*Problem details*: Output the full listing word for word.

——————————

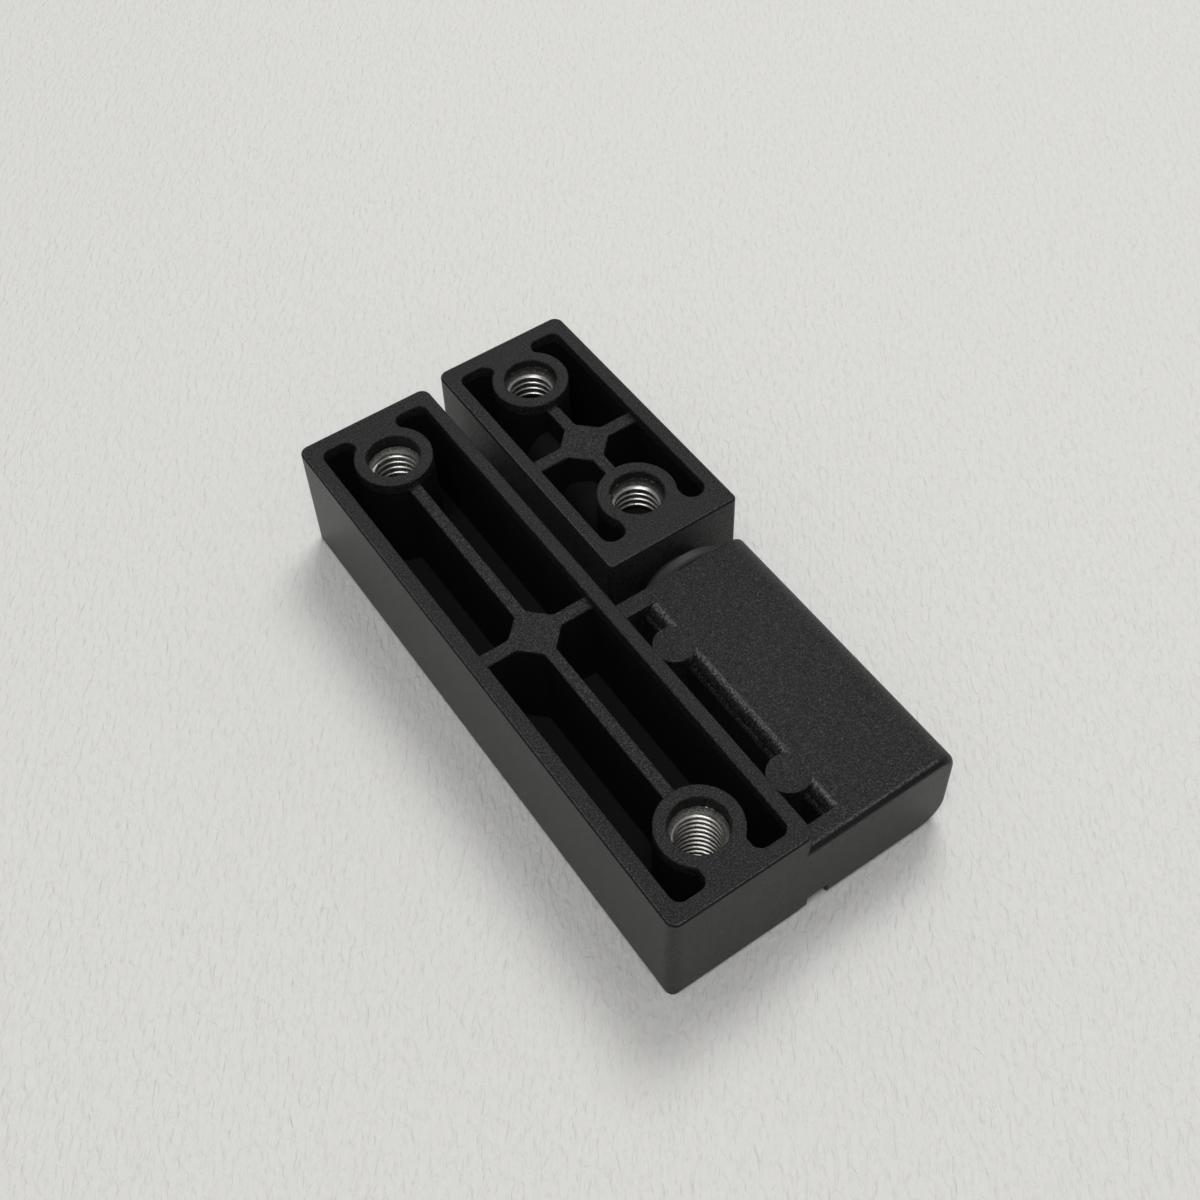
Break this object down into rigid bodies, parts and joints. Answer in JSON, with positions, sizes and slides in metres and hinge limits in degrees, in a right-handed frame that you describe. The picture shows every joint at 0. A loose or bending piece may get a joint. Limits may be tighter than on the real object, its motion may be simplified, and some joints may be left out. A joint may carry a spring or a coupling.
{
  "type": "lift-off hinge",
  "caption": "Lift-off hinge with hollow moulded leaves, threaded inserts for screws from behind, and a pin the shorter leaf turns on and slides off.",
  "frame": {"origin": "midway between the frame leaf's two screw holes, on the mounting face", "axes": "+X from the frame leaf to the door leaf, +Y along the pin towards its free end, +Z out of the mounting face"},
  "size_m": [0.0505, 0.1017, 0.0212],
  "materials": {
    "leaf_plastic": "black glass-filled nylon, fine spark-eroded texture",
    "pin_steel": "ground steel",
    "washer_plastic": "grey acetal",
    "bush_plastic": "grey acetal",
    "insert_steel": "zinc-plated steel, machined thread"
  },
  "bodies": {
    "frame": {"frame_leaf": "leaf_plastic", "hinge_pin": "pin_steel", "frame_insert_near": "insert_steel", "frame_insert_far": "insert_steel"},
    "washer": {"thrust_washer": "washer_plastic"},
    "door": {"door_leaf": "leaf_plastic", "door_bush": "bush_plastic", "door_insert_near": "insert_steel", "door_insert_far": "insert_steel"}
  },
  "joints": [
    {"name": "door_swing", "type": "hinge", "parent": "frame", "child": "washer", "pos_m": [0.0266, 0, -0.0121], "axis": [0, 1, 0], "range_deg": [0, 180]},
    {"name": "lift_off", "type": "slide", "parent": "washer", "child": "door", "axis": [0, 1, 0], "range_m": [-0.00115, 0.034]}
  ]
}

——————————

*Answer below*:
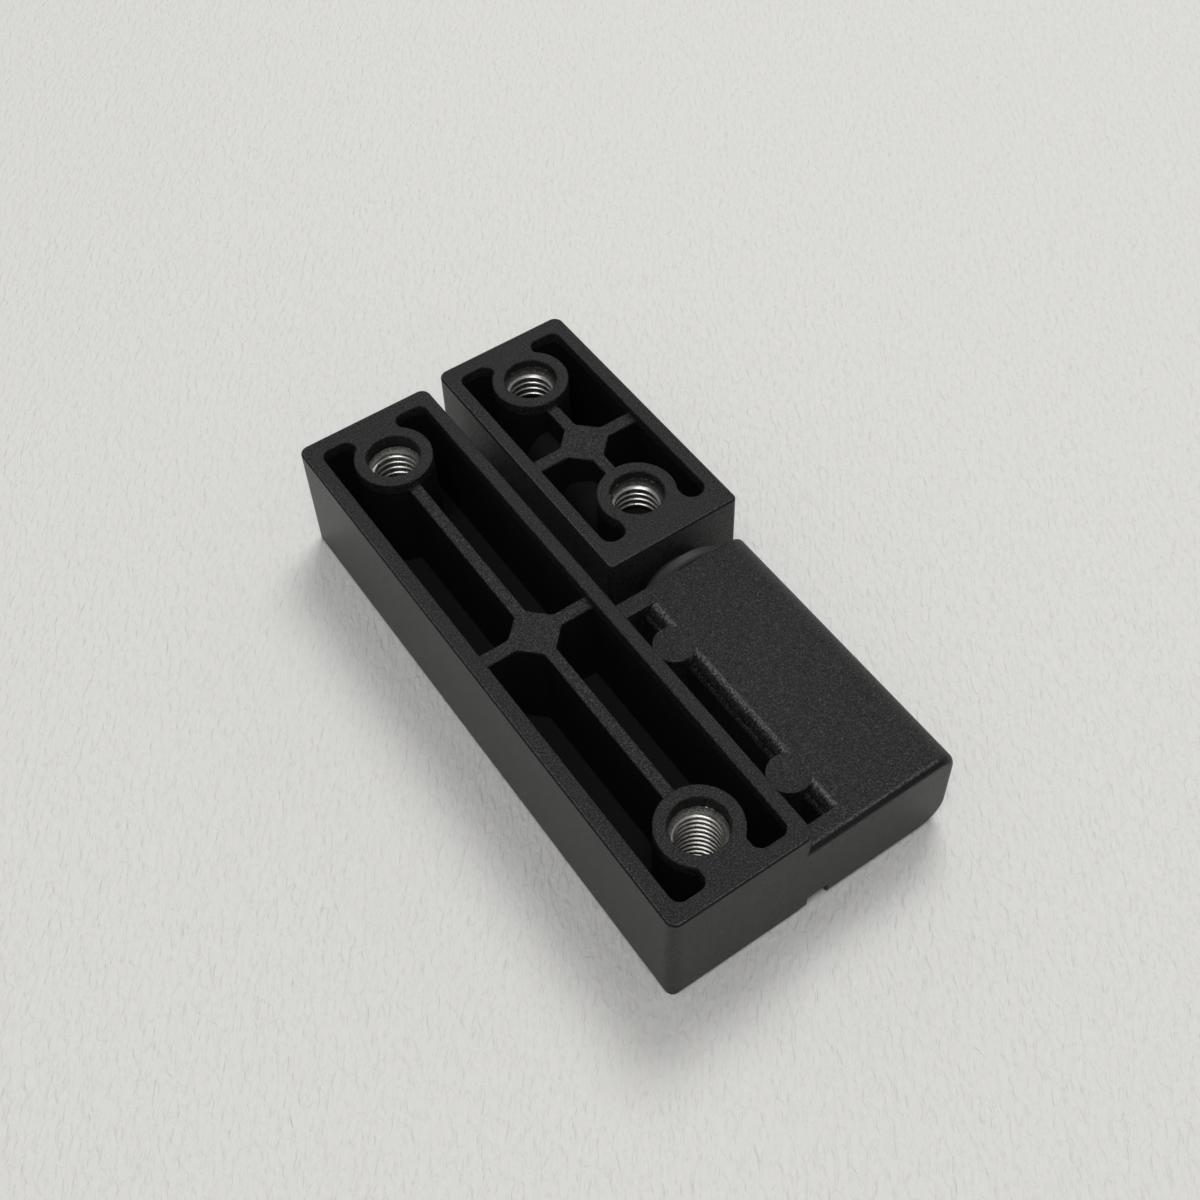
Break this object down into rigid bodies, parts and joints. Answer in JSON, with positions, sizes and slides in metres and hinge limits in degrees, in a right-handed frame that you describe. The picture shows every joint at 0. A loose or bending piece may get a joint. Limits may be tighter than on the real object, its motion may be simplified, and some joints may be left out. A joint may carry a spring or a coupling.
{
  "type": "lift-off hinge",
  "caption": "Lift-off hinge with hollow moulded leaves, threaded inserts for screws from behind, and a pin the shorter leaf turns on and slides off.",
  "frame": {"origin": "midway between the frame leaf's two screw holes, on the mounting face", "axes": "+X from the frame leaf to the door leaf, +Y along the pin towards its free end, +Z out of the mounting face"},
  "size_m": [0.0505, 0.1017, 0.0212],
  "materials": {
    "leaf_plastic": "black glass-filled nylon, fine spark-eroded texture",
    "pin_steel": "ground steel",
    "washer_plastic": "grey acetal",
    "bush_plastic": "grey acetal",
    "insert_steel": "zinc-plated steel, machined thread"
  },
  "bodies": {
    "frame": {"frame_leaf": "leaf_plastic", "hinge_pin": "pin_steel", "frame_insert_near": "insert_steel", "frame_insert_far": "insert_steel"},
    "washer": {"thrust_washer": "washer_plastic"},
    "door": {"door_leaf": "leaf_plastic", "door_bush": "bush_plastic", "door_insert_near": "insert_steel", "door_insert_far": "insert_steel"}
  },
  "joints": [
    {"name": "door_swing", "type": "hinge", "parent": "frame", "child": "washer", "pos_m": [0.0266, 0, -0.0121], "axis": [0, 1, 0], "range_deg": [0, 180]},
    {"name": "lift_off", "type": "slide", "parent": "washer", "child": "door", "axis": [0, 1, 0], "range_m": [-0.00115, 0.034]}
  ]
}